Zhipu AI Open-Sources GLM-5.1 Model, Outperforms GPT-5.4 in Coding
A 744B-parameter open-source model outperforms top proprietary AI in coding while costing nothing to run.
In a defining week for AI accessibility, Chinese AI firm Zhipu AI open-sourced its flagship GLM-5.1 model under a permissive MIT license. The 744-billion-parameter Mixture-of-Experts (MoE) model, which activates 40 billion parameters per forward pass, boasts a 200,000-token context window. Most notably, it reportedly outperforms both OpenAI's GPT-5.4 and Anthropic's Claude Opus 4.6 on SWE-Bench Pro, a benchmark for expert-level software engineering tasks. Its release makes a top-tier coding model freely available for self-hosting, with costs limited to compute infrastructure.
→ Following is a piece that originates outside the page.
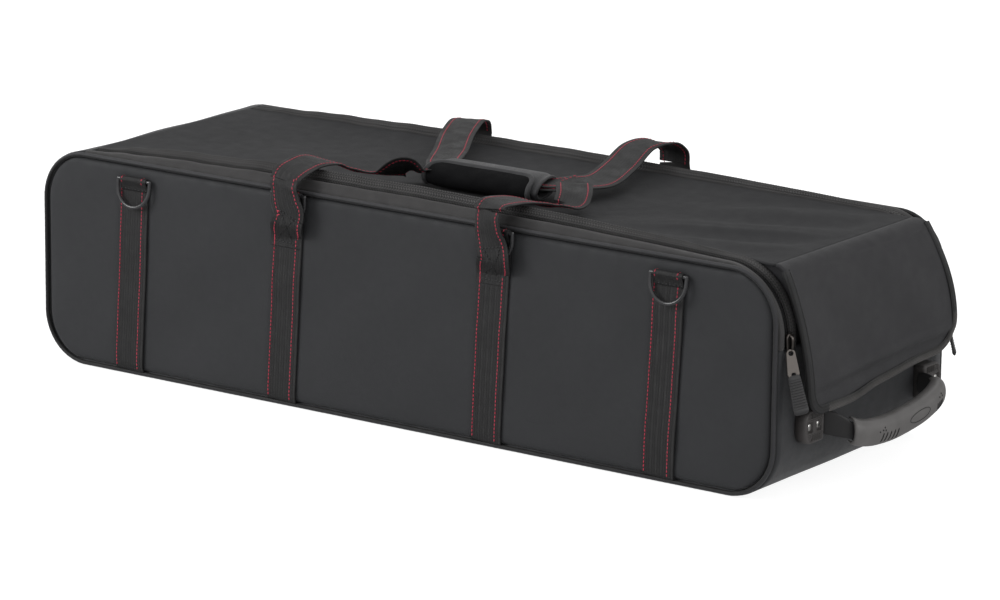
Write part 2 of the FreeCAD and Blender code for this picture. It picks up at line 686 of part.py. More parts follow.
def handle_tail(x, front_or_rear):
    """The handle's end, sewn to the strap and bulging over the D-ring to its fold."""
    fold = pivot(x, front_or_rear)
    half = s.web_thickness / 2
    bulge = half_depth + s.tail_bulge
    clear = half + s.fit_gap
    line = ((strap_face + half, s.stitch_low), (strap_face + half, s.stitch_high),
            (bulge, s.stitch_high + s.tail_rise), (bulge, s.handle_ring_height),
            (half_depth + s.pivot_stand, fold.z - clear))
    inner = [V(x - s.web_width / 2, front_or_rear * (across - half), z) for across, z in line]
    outer = [V(x - s.web_width / 2, front_or_rear * (across + half), z) for across, z in line]
    return prism(inner + outer[::-1], ALONG * s.web_width)


def ribbon(points):
    """Webbing of constant width along a route, its width level and square to the route."""
    sections = []
    for index, point in enumerate(points):
        before, after = points[max(index - 1, 0)], points[min(index + 1, len(points) - 1)]
        way = (after - before).normalize()
        flat = V(-way.y, way.x, 0).normalize()
        normal = way.cross(flat).normalize()
        half_w, half_t = flat * (s.web_width / 2), normal * (s.web_thickness / 2)
        corners = [point - half_w - half_t, point + half_w - half_t, point + half_w + half_t,
                   point - half_w + half_t]
        sections.append(Part.makePolygon(corners + [corners[0]]))
    return loft(sections)


def leg_route(x, grip_end, front_or_rear, shares, height):
    start = pivot(x, front_or_rear)
    goal = V(grip_end, s.grip_place_y, height)
    return [V(start.x + along * (goal.x - start.x), start.y + across * (goal.y - start.y),
              start.z + across * (goal.z - start.z) + hump * s.handle_lift)
            for along, across, hump in shares]


def handle_loop(label, front_or_rear, height):
    reach = s.grip_length / 2 + s.grip_mouth
    grip_ends = (s.grip_place_x - reach, s.grip_place_x + reach)
    left = leg_route(s.left_handle_place, grip_ends[0], front_or_rear, LEFT_LEG_SHARES, height)
    right = leg_route(s.right_handle_place, grip_ends[1], front_or_rear, RIGHT_LEG_SHARES, height)
    middle = [V(x, s.grip_place_y, height) for x in grip_ends]
    web = ribbon(left + middle + right[::-1])
    rolls = [rod(pivot(x, front_or_rear) - ALONG * (s.web_width / 2), ALONG,
                 s.web_thickness / 2, s.web_width)
             for x in (s.left_handle_place, s.right_handle_place)]
    return formed(label, web.fuse(rolls))


def handles(name, front_or_rear):
    tails = [handle_tail(x, front_or_rear) for x in (s.left_handle_place, s.right_handle_place)]
    formed(name + "_handle_tails", Part.makeCompound(tails))
    handle_loop(name + "_handle", front_or_rear, s.grip_height + front_or_rear * s.web_stack)


def grip_wrap():
    def sleeve(inset):
        size = (s.grip_length, s.grip_width - 2 * inset, s.grip_thickness - 2 * inset)
        corner = V(s.grip_place_x - size[0] / 2, s.grip_place_y - size[1] / 2,
                   s.grip_height - size[2] / 2)
        blank = Part.makeBox(*size, corner)
        edges = [edge for edge in blank.Edges if edge.BoundBox.XLength > s.grip_wall]
        return blank.makeFillet(s.grip_round - inset, edges)
    return formed("grip_wrap", sleeve(0).cut(sleeve(s.grip_wall)))


handles("front", FRONT)
handles("rear", REAR)
grip_wrap()

# Haul handle: two brackets riveted to the end, a strap that turns in them, a moulded grip
haul_axis = V(half_length + s.haul_stand, 0, s.haul_height)
strap_ends = (bracket_places[0] + s.bracket_length / 2, bracket_places[1] - s.bracket_length / 2)


def haul_bracket(label, place, inward):
    """A moulded bracket with a blind round socket on its inner side."""
    half_wide, half_high = s.bracket_length / 2, s.bracket_height / 2
    blank = block((half_length, half_length + s.bracket_depth),
                  (place - half_wide, place + half_wide),
                  (s.haul_height - half_high, s.haul_height + half_high))
    outer = [edge for edge in blank.Edges
             if edge.BoundBox.XMin > half_length or edge.BoundBox.XLength > s.seam_lap]
    body = blank.makeFillet(s.bracket_round, outer)
    mouth = haul_axis + ACROSS * (place + inward * half_wide)
    depth = s.trunnion_depth + s.fit_gap
    socket = rod(mouth, ACROSS * -inward, s.trunnion_radius + s.running_gap, depth)
    return formed(label, body.cut([socket] + haul_rivet_holes(0, s.bracket_depth)))


def haul_rivets():
    """Rivets through bracket, wall and board, a head at each end."""
    inside = wall + s.board_thickness
    pieces = []
    for place in bracket_places:
        for point in haul_rivet_places(place):
            start = point - ALONG * inside
            shank = rod(start, ALONG, s.rivet_radius, inside + s.bracket_depth)
            back = rod(start - ALONG * s.rivet_head, ALONG, s.rivet_head_radius, s.rivet_head)
            front = rod(point + ALONG * s.bracket_depth, ALONG, s.rivet_head_radius, s.rivet_head)
            pieces.append(shank.fuse([back, front]).removeSplitter())
    return formed("haul_rivets", Part.makeCompound(pieces))


def bow_sections(shares, width, end_width, thickness, first, last):
    """Sections of the haul strap, square to its bow, level and narrow at its brackets."""
    points = [V(haul_axis.x + s.haul_reach * out, first + share * (last - first),
                haul_axis.z - s.haul_sag * out) for share, out in shares]
    sections = []
    for index, point in enumerate(points):
        before, after = points[max(index - 1, 0)], points[min(index + 1, len(points) - 1)]
        way = V(after.x - before.x, after.y - before.y, 0).normalize()
        high = width
        if not shares[index][1]:
            way = ACROSS
            high = end_width
        outward = way.cross(UP).normalize()
        half_w, half_t = UP * (high / 2), outward * (thickness / 2)
        corners = [point - half_w - half_t, point + half_w - half_t, point + half_w + half_t,
                   point - half_w + half_t]
        sections.append(Part.makePolygon(corners + [corners[0]]))
    return sections


def haul_handle():
    gap = s.fit_gap
    first, last = strap_ends[0] + gap, strap_ends[1] - gap
    web = loft(bow_sections(BOW_SHARES, s.haul_web_width, s.haul_web_end, s.haul_web_thickness,
                            first, last))
    ends = [rod(haul_axis + ACROSS * (first - s.trunnion_depth), ACROSS, s.trunnion_radius,
                s.trunnion_depth + gap),
            rod(haul_axis + ACROSS * (last - gap), ACROSS, s.trunnion_radius,
                s.trunnion_depth + gap)]
    strap = web.fuse(ends)
    grip = loft(bow_sections(GRIP_SHARES, s.haul_grip_width, s.haul_grip_width,
                             s.haul_grip_thickness, first, last))
    grip = grip.cut(strap)
    formed("haul_strap", strap)
    formed("haul_grip", grip)


haul_bracket("front_haul_bracket", bracket_places[0], 1)
haul_bracket("rear_haul_bracket", bracket_places[1], -1)
haul_rivets()
haul_handle()

# Wheels: set in the hinge end's lower corners, each in a moulded housing
axle_place = V(s.wheel_radius - s.wheel_overhang - half_length, 0,
               s.wheel_radius + s.wheel_clear)


def wheel_housing(label, place):
    outer = wheel_block(place)
    well_radius = s.wheel_radius + s.wheel_gap
    centre = axle_place + ACROSS * (place - cheek)
    well = rod(centre, ACROSS, well_radius, 2 * cheek)
    out = (centre.x - s.case_depth, centre.x)
    mouth = block(out, (place - cheek, place + cheek), (-well_radius, centre.z + well_radius))
    under = block((out[0], centre.x + well_radius), (place - cheek, place + cheek),
                  (-well_radius, centre.z))
    half = cheek + s.housing_wall + s.flange_side
    flange = block((-half_length - s.housing_wall, -half_length), (place - half, place + half),
                   (housing_top(), housing_top() + s.flange_height))
    lip = block((-half_length - s.housing_wall, -half_length),
                (place - cheek - s.housing_wall, place + cheek + s.housing_wall),
                (housing_top() - s.housing_wall, housing_top()))
    holes = rivet_holes(flange_rivet_places(place), 0, s.housing_wall)
    bore = rod(axle_place + ACROSS * (place - cheek - s.housing_wall), ACROSS, s.axle_radius,
               2 * (cheek + s.housing_wall))
    shape = outer.fuse([flange, lip]).cut([well, mouth, under, bore] + holes)
    return formed(label, shape.removeSplitter())


def housing_rivets():
    pieces = []
    for place in wheel_places:
        for point in flange_rivet_places(place):
            shank = rod(point, ALONG, s.rivet_radius, s.housing_wall + wall)
            head = rod(point - ALONG * s.rivet_head, ALONG, s.rivet_head_radius, s.rivet_head)
            back = rod(point + ALONG * (s.housing_wall + wall), ALONG, s.rivet_head_radius,
                       s.rivet_head)
            pieces.append(shank.fuse([head, back]).removeSplitter())
    return formed("housing_rivets", Part.makeCompound(pieces))


def wheel_axles():
    half = cheek + s.housing_wall
    pieces = [rod(axle_place + ACROSS * (place - half), ACROSS, s.axle_radius, 2 * half)
              for place in wheel_places]
    return formed("wheel_axles", Part.makeCompound(pieces))


def wheel(name, place):
    """Tyre on a moulded hub that turns on two plain bushes."""
    half = s.wheel_width / 2
    start = axle_place + ACROSS * (place - half)
    hub_radius = s.wheel_radius - s.tyre_thickness
    bush_radius = s.axle_radius + s.bush_wall
    blank = rod(start, ACROSS, s.wheel_radius, s.wheel_width)
    rims = [edge for edge in blank.Edges if edge.BoundBox.YLength < s.seam_lap]
    tyre = blank.makeFillet(s.tyre_thickness / 2, rims)
    formed(name + "_tyre", tyre.cut(rod(start, ACROSS, hub_radius, s.wheel_width)))
    hub = rod(start, ACROSS, hub_radius, s.wheel_width)
    dish = s.tyre_thickness / 2
    ring = rod(start, ACROSS, hub_radius - s.bush_wall, dish)
    core = rod(start, ACROSS, bush_radius + s.bush_wall, dish)
    dishes = [ring.cut(core)]
    dishes.append(dishes[0].translated(ACROSS * (s.wheel_width - dish)))
    hub = hub.cut(dishes + [rod(start, ACROSS, bush_radius, s.wheel_width)])
    formed(name + "_hub", hub)
    bushes = []
    for y in (0, s.wheel_width - s.bush_length):
        end = start + ACROSS * y
        bushes.append(rod(end, ACROSS, bush_radius, s.bush_length).cut(
            rod(end, ACROSS, s.axle_radius + s.running_gap, s.bush_length)))
    formed(name + "_bushes", Part.makeCompound(bushes))


wheel_housing("front_wheel_housing", wheel_places[0])
wheel_housing("rear_wheel_housing", wheel_places[1])
housing_rivets()
wheel_axles()
wheel("front_wheel", wheel_places[0])
wheel("rear_wheel", wheel_places[1])


# Zip sliders, parked at the haul end, each with a metal puller and a moulded tab
puller_bore = s.puller_pin + s.running_gap
puller_eye = puller_bore + s.puller_eye_wall


def slider_pivot(front_or_rear):
    out = s.binding_lip + s.slider_gap + s.slider_plate + puller_eye + s.fit_gap
    return V(half_length + out, front_or_rear * closure, zip_centre.z)


def slider(name, front_or_rear):
    middle = front_or_rear * closure
    half_wide, half_long = s.slider_width / 2, s.slider_length / 2
    reach_z = (zip_centre.z - half_long, zip_centre.z + half_long)
    face = half_length + s.binding_lip + s.slider_gap
    tape_low = half_length - s.rim_thickness - s.tape_thickness
    upper = block((face, face + s.slider_plate), (middle - half_wide, middle + half_wide), reach_z)
    lower = block((tape_low - s.slider_gap - s.slider_plate, tape_low - s.slider_gap),
                  (middle - half_wide, middle + half_wide), reach_z)
    neck = block((tape_low - s.slider_gap, face),
                 (middle - s.slider_neck / 2, middle + s.slider_neck / 2),
                 (zip_centre.z - s.slider_neck, zip_centre.z + s.slider_neck))
    pin = slider_pivot(front_or_rear)
    ears = []
    ear = s.slider_neck
    for edge in (-half_wide, half_wide - ear):
        ears.append(block((face + s.slider_plate, pin.x + s.puller_pin),
                          (middle + edge, middle + edge + ear),
                          (pin.z - s.puller_pin, pin.z + s.puller_pin)))
    bar = rod(pin - ACROSS * half_wide, ACROSS, s.puller_pin, s.slider_width)
    formed(name + "_zip_slider", upper.fuse([lower, neck, bar] + ears).removeSplitter())


def puller(name, front_or_rear):
    """A flat metal puller hanging from the slider's bar, with a moulded tab below."""
    pin = slider_pivot(front_or_rear)
    half_eye = s.slider_width / 2 - s.slider_neck - s.fit_gap
    eye = rod(pin - ACROSS * half_eye, ACROSS, puller_eye, 2 * half_eye)
    low = pin.z - s.puller_length
    leaf = block((pin.x - s.puller_thickness / 2, pin.x + s.puller_thickness / 2),
                 (pin.y - s.puller_width / 2, pin.y + s.puller_width / 2), (low, pin.z))
    hole = rod(pin - ACROSS * s.puller_width, ACROSS, puller_bore, 2 * s.puller_width)
    formed(name + "_zip_puller", eye.fuse(leaf).cut(hole).removeSplitter())
    grip = block((pin.x - s.pull_tab_thickness / 2, pin.x + s.pull_tab_thickness / 2),
                 (pin.y - s.pull_tab_width / 2, pin.y + s.pull_tab_width / 2),
                 (low - s.pull_tab_length, low + s.puller_width))
    grip = grip.makeFillet(s.pull_tab_round, grip.Edges)
    formed(name + "_pull_tab", grip.cut(leaf))


for side_name, direction in (("front", FRONT), ("rear", REAR)):
    slider(side_name, direction)
    puller(side_name, direction)

doc.recompute()


# Check every object and shape, then write one file per sub-part
def check():
    for feature in doc.Objects:
        if "Invalid" in feature.State or "Error" in feature.State:
            raise RuntimeError("failed: %s %s" % (feature.Label, feature.State))
    for node in nodes:
        if node.Shape.isNull() or not node.Shape.isValid() or not node.Shape.Solids:
            raise RuntimeError("bad shape: " + node.Label)


check()
os.makedirs("parts", exist_ok=True)
for node in nodes:
    node.Shape.exportStep("parts/%s.step" % node.Label)
print("%d sub-parts" % len(nodes))
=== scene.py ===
import math
import bmesh
import bpy
import numpy as np
from mathutils import Matrix, Vector


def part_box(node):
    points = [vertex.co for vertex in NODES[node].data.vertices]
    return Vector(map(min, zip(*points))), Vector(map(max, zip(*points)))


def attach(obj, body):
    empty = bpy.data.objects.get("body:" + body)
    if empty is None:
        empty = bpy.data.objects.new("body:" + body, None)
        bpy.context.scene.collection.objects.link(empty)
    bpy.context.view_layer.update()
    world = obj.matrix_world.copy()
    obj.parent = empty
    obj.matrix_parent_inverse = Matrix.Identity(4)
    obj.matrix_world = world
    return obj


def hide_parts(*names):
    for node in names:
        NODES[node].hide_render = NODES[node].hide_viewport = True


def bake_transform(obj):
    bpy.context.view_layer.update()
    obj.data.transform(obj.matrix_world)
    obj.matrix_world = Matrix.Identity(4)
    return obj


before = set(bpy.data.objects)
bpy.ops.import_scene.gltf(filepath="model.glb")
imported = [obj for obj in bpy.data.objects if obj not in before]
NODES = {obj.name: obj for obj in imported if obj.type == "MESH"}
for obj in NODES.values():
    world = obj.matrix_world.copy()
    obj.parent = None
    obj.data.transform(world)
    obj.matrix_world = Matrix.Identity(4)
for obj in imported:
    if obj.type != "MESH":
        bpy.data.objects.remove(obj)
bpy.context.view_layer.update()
scene = bpy.context.scene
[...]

This open-source move stands in stark contrast to Anthropic's simultaneous announcement of Claude Mythos, its most capable model ever. Mythos is locked behind a 'Project Glasswing' firewall, accessible only to roughly 50 selected organizations like AWS, Apple, and JPMorgan for defensive cybersecurity scanning. With preview pricing at $25 per million input tokens and $125 per million output tokens, Mythos represents the high-cost, tightly controlled pole of the AI industry. The week of April 2026 saw eight major model releases, but the story was the philosophical fracture over who gets to use cutting-edge AI: everyone or a select few.
- Zhipu AI's GLM-5.1 is a 744B-parameter open-source model that beats GPT-5.4 on coding benchmarks (SWE-Bench Pro).
- Released under an MIT license, it's free to self-host, contrasting with Anthropic's gated, $125/M token Claude Mythos.
- The simultaneous releases highlight a major industry split between open-weight accessibility and proprietary, controlled deployment for security.
Why It Matters
Professionals now have free, state-of-the-art coding assistance, while enterprises face a strategic choice between open and closed AI ecosystems.